Ah, you’ve solved a minor mystery here. I get an email when there’s a 500, and someone iterated through a bunch of json pages in an odd way that threw several hundred 500s. That was probably the bot.

Buiding context, maybe this wants to block on the big pagination rework in #394. You describe our page-number-based pagination, which uses sql limit/offset in a way that is starting to get badly slow because of how many stories and comments we have now.

The older one is supposedly performing very poorly on the lobsters side and has been modified to serve only cached content for unauthenticated users. Unfortunately the configuration for this caching behaviour has a bug that ignores query parameters and thus every page returns the same set of 20 posts. Cut us over to this new API path that hopefully does not generate too much load for the service. See: lobsters/lobsters#1219

msfjarvis · 2023-11-16T17:19:02Z

I'm one of the users of the lobste.rs/hottest.json?page=num endpoint and have run afoul of the caching issue as well. I've changed my code to reference the /page/num.json endpoint instead, that seems to have solved the "bug" for me but I wanted to confirm if that's an acceptable solution or if there's a better way that I missed?

msfjarvis · 2023-12-25T14:15:08Z

The caching behaviour is now also affecting the /page/1.json endpoint :/

@pushcx is this considered a bug from your perspective? If not, is there any official guidance for programmatic access via the JSON endpoints?

pushcx · 2023-12-25T15:24:28Z

Yeah, it’s certainly a bug and I’ve tagged it. I had an idea above about what might enable a nice fix, but I haven’t thought about a smaller, direct fix. If you want to take this on with a PR, I’m open to it. I’m often in #lobsters on IRC if you want to chat about the codebase.
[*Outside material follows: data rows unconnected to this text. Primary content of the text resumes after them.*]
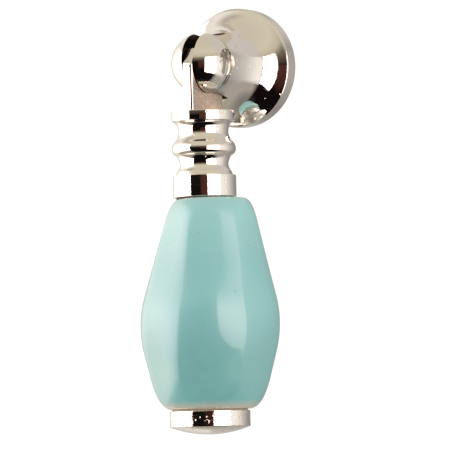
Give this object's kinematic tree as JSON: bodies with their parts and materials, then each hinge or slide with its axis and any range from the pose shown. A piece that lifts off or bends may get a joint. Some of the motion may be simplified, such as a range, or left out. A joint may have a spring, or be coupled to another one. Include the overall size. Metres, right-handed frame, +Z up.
{
  "type": "drop pull",
  "caption": "Cabinet drop pull: plated trumpet rosette with a slotted ball, hinge pin, and a swinging pendant of turned neck, faceted glazed ceramic body and round end cap.",
  "frame": {"origin": "centre of the rosette's flat back face, on the axis of its fixing hole, where the door's face is", "axes": "+Y into the door, away from the pull's front; +Z up; +X to the right seen from the front, along the hinge pin"},
  "size_m": [0.0252, 0.0285, 0.0787],
  "materials": {
    "nickel_plating": "polished",
    "aqua_glaze": "gloss",
    "zinc_steel": "satin",
    "cushion_rubber": "matte"
  },
  "bodies": {
    "base": {"rosette_post": "nickel_plating", "hinge_pin": "nickel_plating"},
    "pendant": {"hanger_neck": "nickel_plating", "tie_rod": "zinc_steel", "upper_washer": "cushion_rubber", "ceramic_body": "aqua_glaze", "lower_washer": "cushion_rubber", "end_cap": "nickel_plating"}
  },
  "joints": [
    {"name": "pendant_swing", "type": "hinge", "parent": "base", "child": "pendant", "pos_m": [0, -0.0158, 0], "axis": [-1, 0, 0], "range_deg": [-3.5, 183.5]}
  ]
}
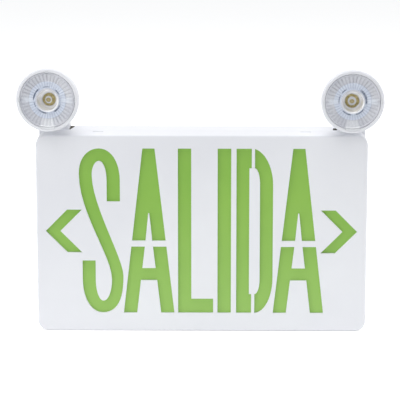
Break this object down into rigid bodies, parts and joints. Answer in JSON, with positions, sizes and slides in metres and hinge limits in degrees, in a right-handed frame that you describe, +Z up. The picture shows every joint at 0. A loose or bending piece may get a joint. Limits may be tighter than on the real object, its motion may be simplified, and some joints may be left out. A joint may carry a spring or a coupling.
{
  "type": "emergency exit light",
  "caption": "Wall-mounted exit sign box with stencil chevron windows over a green panel and a swivelling, tilting lamp head at each top corner.",
  "frame": {"origin": "centre of the wire entry, on the wall plane, which is the centre of the wall face", "axes": "+X to the viewer's right, +Y into the wall, +Z up; the legend faces -Y"},
  "size_m": [0.3311, 0.0602, 0.2442],
  "materials": {
    "white_housing": "fine satin moulded white thermoplastic",
    "green_panel": "translucent green plate, softly glossy",
    "white_sheet": "white reflective styrene sheet",
    "circuit_board": "green solder-masked board",
    "white_board": "white solder-masked strip board",
    "led_package": "phosphor-coated emitter in a white package",
    "zinc_screw": "bright zinc-plated steel",
    "core_steel": "varnished steel laminations with a taped winding",
    "relay_case": "blue moulded case",
    "can_sleeve": "black sleeve over an aluminium can",
    "terminal_green": "moulded green terminal block",
    "connector_nylon": "natural nylon",
    "battery_sleeve": "shrink sleeve",
    "strap_steel": "bent zinc-plated strip",
    "black_nylon": "black moulded nylon",
    "clear_plastic": "clear moulded acrylic",
    "red_button": "red moulded plastic",
    "aluminium_sink": "plain extruded aluminium",
    "spring_steel": "dark spring steel"
  },
  "bodies": {
    "housing": {"front_cover": "white_housing", "back_housing": "white_housing", "green_diffuser": "green_panel", "reflector_tray": "white_sheet", "tray_screws": "zinc_screw", "upper_led_strip": "white_board", "lower_led_strip": "white_board", "upper_strip_leds": "led_package", "lower_strip_leds": "led_package", "control_board": "circuit_board", "board_screws": "zinc_screw", "transformer": "core_steel", "relay": "relay_case", "capacitors": "can_sleeve", "terminal_block": "terminal_green", "connectors": "connector_nylon", "battery_pack": "battery_sleeve", "battery_strap": "strap_steel", "strap_screws": "zinc_screw", "status_board": "circuit_board", "test_switch": "black_nylon", "light_pipe": "clear_plastic", "left_foot": "white_housing", "left_swivel_bush": "black_nylon", "left_foot_screws": "zinc_screw", "right_foot": "white_housing", "right_swivel_bush": "black_nylon", "right_foot_screws": "zinc_screw"},
    "test_button": {"test_button": "red_button"},
    "left_turret": {"left_turret": "white_housing", "left_swivel_clip": "spring_steel"},
    "left_head": {"left_shell": "white_housing", "left_optic": "clear_plastic", "left_heat_sink": "aluminium_sink", "left_led_board": "white_board", "left_emitter": "led_package", "left_led_screws": "zinc_screw", "left_tilt_screw": "zinc_screw", "left_tilt_nut": "zinc_screw"},
    "right_turret": {"right_turret": "white_housing", "right_swivel_clip": "spring_steel"},
    "right_head": {"right_shell": "white_housing", "right_optic": "clear_plastic", "right_heat_sink": "aluminium_sink", "right_led_board": "white_board", "right_emitter": "led_package", "right_led_screws": "zinc_screw", "right_tilt_screw": "zinc_screw", "right_tilt_nut": "zinc_screw"}
  },
  "joints": [
    {"name": "test_button_press", "type": "slide", "parent": "housing", "child": "test_button", "axis": [0, 0, 1], "range_m": [0, 0.0015], "stiffness_N_per_m": 400, "springref_m": -0.0008},
    {"name": "left_pan", "type": "hinge", "parent": "housing", "child": "left_turret", "pos_m": [-0.134, -0.0135, 0.0915], "axis": [0, 0, 1], "range_deg": [-53.9, 66.1]},
    {"name": "left_tilt", "type": "hinge", "parent": "left_turret", "child": "left_head", "pos_m": [-0.134, -0.0135, 0.1245], "axis": [-0.9943, 0.1063, 0], "range_deg": [-3.1, 45.4]},
    {"name": "right_pan", "type": "hinge", "parent": "housing", "child": "right_turret", "pos_m": [0.134, -0.0135, 0.0915], "axis": [0, 0, 1], "range_deg": [-62.3, 57.7]},
    {"name": "right_tilt", "type": "hinge", "parent": "right_turret", "child": "right_head", "pos_m": [0.134, -0.0135, 0.1245], "axis": [-0.9992, -0.0401, 0], "range_deg": [-1.8, 46.7]}
  ]
}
There isn’t any official guidance for json, no. It’s an easy thing to make available and there isn’t any particular guarantee of support.

pushcx · 2023-12-30T16:28:29Z

I've run it manually in prod, but I'm deploying the ac3b88c commit that I think will fix it. Based on timing I suspect this bug was introduced in 1caa475 by Rails 7.1 putting some of our cache in a different directory.

If someone knows Rails 7.1 introduced/renamed/otherwise changed a cache dir setting, I'd love a link, it would save me research.

@bazzargh @msfjarvis @gustafe Please watch this a couple days and let me know if your problem is solved? That doesn't necessarily mean this is the proper fix but maybe it's a good-enough-for-now fix.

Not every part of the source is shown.